While Western leaders such as U.S. President Ronald Reagan and British Prime Minister Margaret Thatcher worked to end communism itself, Pope John Paul II had a broader goal, he explained.
“It’s too simplistic to say he fought communism, because he didn’t fight communism: he fought atheism and consumerism,” Widmer said of the Pope’s aims.
This is why the Pope did not stop when communist rule ended in Eastern Europe, Widmer said. Rather, he continued to fight atheism and materialism as they were manifest throughout the world in other ideologies, particularly consumerism.
Both ideologies of communism and consumerism, Widmer explained, “say ‘there is no truth; the truth is that you are what you have,’” and to Pope John Paul II the two ideologies are “two sides of the same materialistic coin.”
It is therefore mistaken, he explained, to “look at this as communism versus capitalism.” Instead, for St.
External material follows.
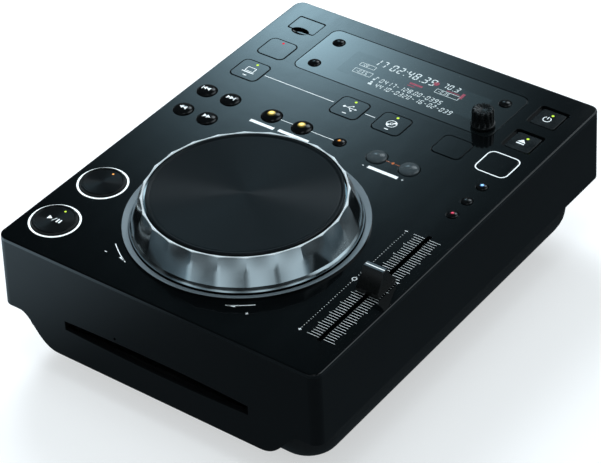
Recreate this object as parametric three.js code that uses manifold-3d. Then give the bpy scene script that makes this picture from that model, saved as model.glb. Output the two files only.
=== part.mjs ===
// Tabletop disc player for a DJ: a slot-loading player with a large scalloped jog dial.
// Millimetres, +Z up, +X to the right and +Y to the back, as its user sees it.
// Places on the top panel are measured from the panel's centre.

import * as THREE from 'three';
import { mergeVertices } from 'three/addons/utils/BufferGeometryUtils.js';
import Module from 'manifold-3d';

const wasm = await Module();
wasm.setup();

// Driving dimensions

const clearance = 0.3;
const runningGap = 0.6;
const overrun = 1;

const body = {
  width: 218.5,
  depth: 287.3,
  cornerRadius: 6,
  panelHeight: 87,
  edgeHeight: 39,
  wall: 2.4,
  draftShare: 0.022,
};

const halfWidth = body.width / 2;
const halfDepth = body.depth / 2;

const panel = {
  thickness: 2.6,
  edgeChamfer: 0.9,
  pillarRadius: 2.8,
  backPillarFromBack: 42.65,
  middlePillarFromBack: 94.65,
  frontPillarFromFront: 48.25,
  cornerSteps: 5,
  studRadius: 2.4,
  studFromSide: 39.25,
  backStudFromBack: 95.65,
  frontStudFromFront: 15.65,
};

const apron = {
  bottomHeight: 19.2,
  bottomHalfWidth: 71,
  topFromSide: 11.25,
  upperPull: 9.5,
  lowerPull: 15,
  curveSteps: 8,
};

const slot = {
  halfWidth: 63.6,
  middleHeight: 9.2,
  endHeight: 5.8,
  centreHeight: 42.5,
  curveSteps: 12,
  pinholeRadius: 0.9,
  pinholeX: -27.4,
  pinholeAbove: 7.2,
};

const tub = {
  wall: 2.2,
  rimHeight: 45,
  floorHeight: 9,
  edgeRadius: 21,
  cornerRadius: 20,
  cornerShrinkShare: 0.5,
  backInset: 19,
  edgeSteps: 4,
  cornerSteps: 4,
  gap: 0.35,
  standoffRadius: 3.2,
  bossRadius: 4,
  bossHeight: 12,
  bossBottom: 28,
  mouthHeight: 36.7,
  mouthHalfWidth: 66,
  ventLength: 34,
  ventWidth: 2.4,
  ventPitch: 7,
  ventCount: 8,
  ventFromBack: 48,
};

const foot = {
  radius: 9.5,
  shoulderRadius: 8.2,
  height: 9,
  shoulderHeight: 6.5,
  dimpleRadius: 3.4,
  dimpleDepth: 2.6,
  insetX: 32,
  insetFront: 34,
  insetBack: 52,
  sides: 16,
};

const dial = {
  x: 0,
  fromSide: 39.45,
  fromFront: 16.85,
  fromLoopRow: 11.5,
  flutes: 24,
  stepsPerFlute: 4,
  fluteSpread: 6.1,
  fluteDepth: 1.25,
  ringWidth: 1.7,
  skirtEdge: 1,
  skirtGap: 0.9,
  ringAbove: 19.4,
  fluteBottomAbove: 4.1,
  roundAbove: 2.9,
  bottomAbove: 1.4,
  wall: 2.4,
  webThickness: 2,
  plateSeatDrop: 2.6,
};

const bezel = {
  width: 3.5,
  height: 1.5,
  sides: 48,
};

const plate = {
  gap: 1.2,
  lipHeight: 3.7,
  lipWidth: 1.7,
  lipRound: 0.8,
  faceDrop: 0.9,
  sides: 48,
};

const shaft = {
  radius: 4,
  headRadius: 7,
  headHeight: 1.6,
  sides: 16,
  bottomBelowPanel: 30,
};

const bearing = {
  radius: 8.5,
  flangeRadius: 19,
  flangeThickness: 2.4,
  abovePanel: 14.5,
  belowPanel: 23.2,
  holeRadius: 12,
  sides: 20,
};

const encoder = {
  radius: 23,
  thickness: 1.2,
  slots: 12,
  slotInnerRadius: 17.5,
  slotOuterRadius: 21,
  slotShare: 0.45,
  hubRadius: 7.5,
  hubHeight: 5,
  aboveShaftEnd: 1.5,
};

const board = {
  thickness: 1.6,
  belowPanel: 11.2,
  inset: 7,
  switchWidth: 6,
  switchHeight: 3.4,
};

const round = {
  flangeWidth: 1.2,
  flangeThickness: 1,
  stemRadius: 1.6,
  stemGap: 0.1,
  edge: 0.5,
  travel: 0.5,
  hole: 0.35,
  sides: 16,
};

const square = {
  width: 19.4,
  depth: 18.8,
  corner: 3.6,
  cornerSteps: 3,
};

const transport = {
  fromSide: 19.55,
  cueFromFront: 69.35,
  playFromFront: 27.25,
  radius: 13.1,
  rise: 1.5,
  sides: 24,
};

const search = {
  outerFromSide: 12.75,
  innerFromSide: 30.35,
  upperFromBack: 111.95,
  lowerFromBack: 134.95,
  radius: 6,
  rise: 2,
};

const loop = {
  inShare: -0.22105,
  outShare: -0.12082,
  exitShare: 0.00183,
  beatLeftShare: 0.12265,
  beatRightShare: 0.22426,
  fromBack: 111.95,
  radius: 6.2,
  rise: 2.2,
  exitRadius: 3.8,
  exitRise: 1.3,
};

const mode = {
  fromSide: 16.55,
  fromBack: [103.15, 119.05, 133.75],
  radius: 3.3,
  rise: 1.2,
};

const keys = {
  leftFromSide: 21.25,
  stopFromBack: 52.65,
  sourceFromBack: 80.25,
  stickX: -14.5,
  discX: 15.4,
  listFromSide: 51.55,
  lockFromSide: 20.85,
  rise: 0.15,
};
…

John Paul II, “it was love of humanity versus hatred of humanity.”
“That fight is just as well fought right now in our society as it was in Soviet Russia.”
Pope John Paul II approached his papacy with a strong sense of mission, Widmer continued, in part because of the assassination attempt on him in 1981. Surviving an attempt from a well-trained sharp shooter “was nothing short of a miracle,” he said, and the Pope “realized that and knew that he had a mission to fulfill.”
“He knew that he was going to lead the Church across to the new millennium.”
In retrospect, Pope John Paul II was “an unlikely man to change the world,” Widmer reflected, observing that a “shy poet” and orphan “coming from the backwaters” of Poland “turned out to be one of the greatest leaders of the 20th century.”
In this way, he said, St. John Paul II’s life and legacy contuse to teach us a powerful lesson: “if we allow ourselves to pursue the excellence that God has in store for us then the sky’s the limit.”